With manufacturing accounting for 20 percent of the county's jobs, the WCBA and leading area manufacturers formed the Waukesha County Manufacturing Alliance in 2010. The Manufacturing Alliance holds CEO listening sessions, programs and manufacturing tours for the public. But one program Suzanne Kelley, president of the WCBA, and Obama highlighted, is the Schools2Skills Program.

The program started three years ago after Kelley and Mary Baer, the WCBA's director of membership development, met with manufacturing companies.

"They all brought up the same issue," Kelley said. "Where are we going to find our workers in the future? They had openings right then and they were projecting out and were concerned about their talent pipeline and we decided that we wanted to do something about it."

Kelley, who was at the GE facility last week, said the program takes students from Waukesha County schools on a daylong tour of three manufacturing plants as well as engineering and technology facilities at WCTC.

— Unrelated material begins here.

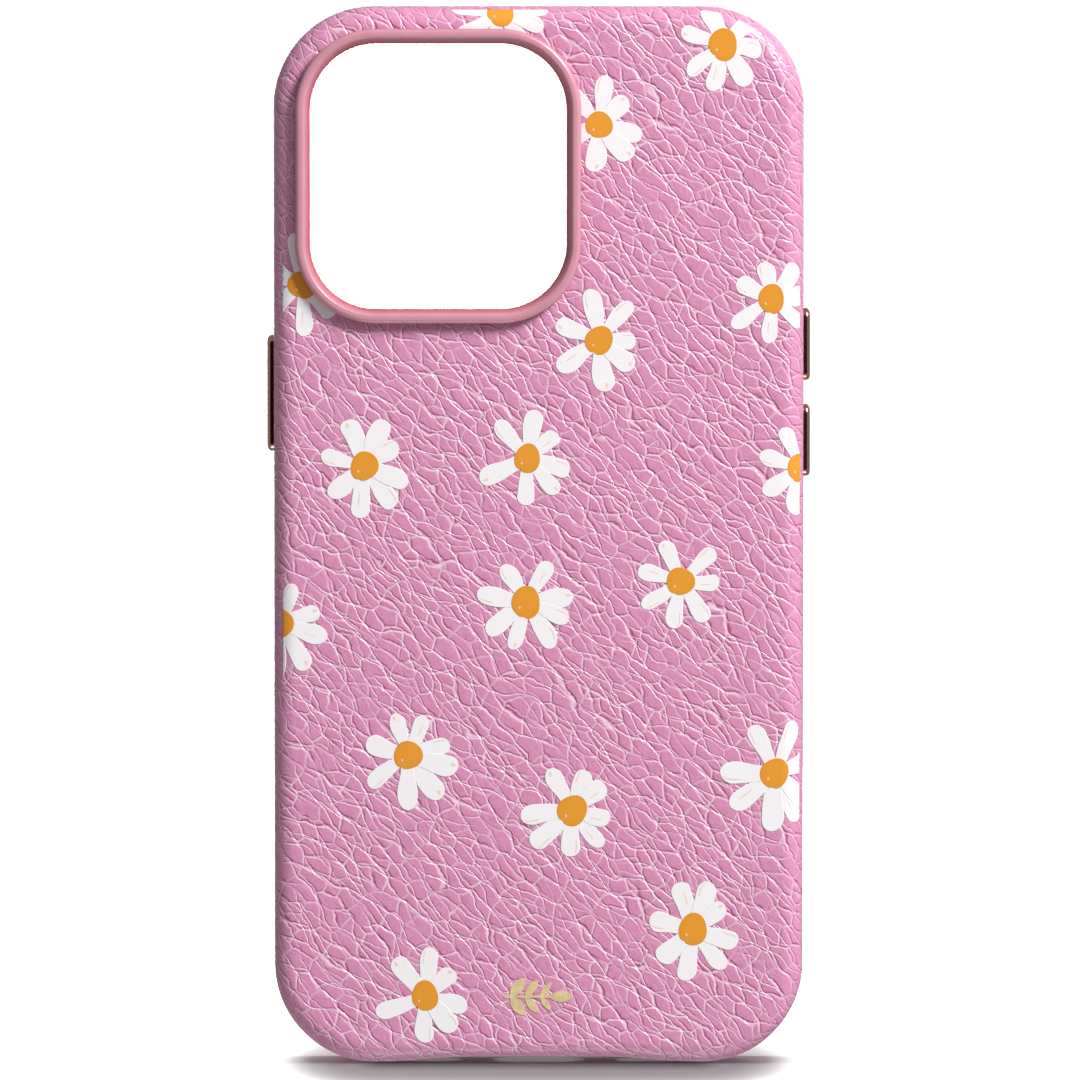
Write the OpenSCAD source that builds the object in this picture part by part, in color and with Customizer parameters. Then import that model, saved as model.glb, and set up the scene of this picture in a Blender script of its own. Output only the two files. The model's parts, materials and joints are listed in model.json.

"They get to see things that are made in Waukesha County, they get to learn about salaries and career paths, they get to see the kind of training needed," Kelley said. "They get to have one-on-one conversations not only with the people on the factory floor but with the CEOs, themselves."

Kelley said Schools2Skills is one of the alliance's "signature programs," and she also gives many presentations to school groups "about manufacturing being alive and well and what kind of jobs are available in manufacturing."

Every school district in the county has participated in the program at least twice and the WCBA is in the third year of the program, Kelley said. She added the program has reached more than 800 students.

"A big part of addressing the skills gap problem is making the business to education connections and making those partnerships happen," Kelley said. "That is really the first step to solving the issue in the long term."

Obama said he has ways to fix this issue.

During his speech at GE, Obama said Vice President Joe Biden will lead an across-the-board review of all of America's federal job training programs.

"Let's find what programs are working best and let's duplicate them and expand them," Obama said.

As a result, he said his office will set up a national competition that will challenge community colleges to partner with local employers and national industries to design job-driven training programs.

Obama said there will be at least one winner from every state and the federal government will invest nearly $500 million in the partnerships that show the most potential.

"We're putting some real money behind this," Obama said.

Brian White, president of GE, told Obama that "if we're going to have a manufacturing base in this country, we've got to find a way to have manufacturing employees."

That's why Harland Altreuter, a longtime employee, said finding these qualified workers starts with the companies starting training programs, just as GE has done.

"The good news is folks across Wisconsin have set out to do just that," Obama said. "This plant is a great example of that. We're here because you're doing some really good stuff that everybody else needs to pay attention to."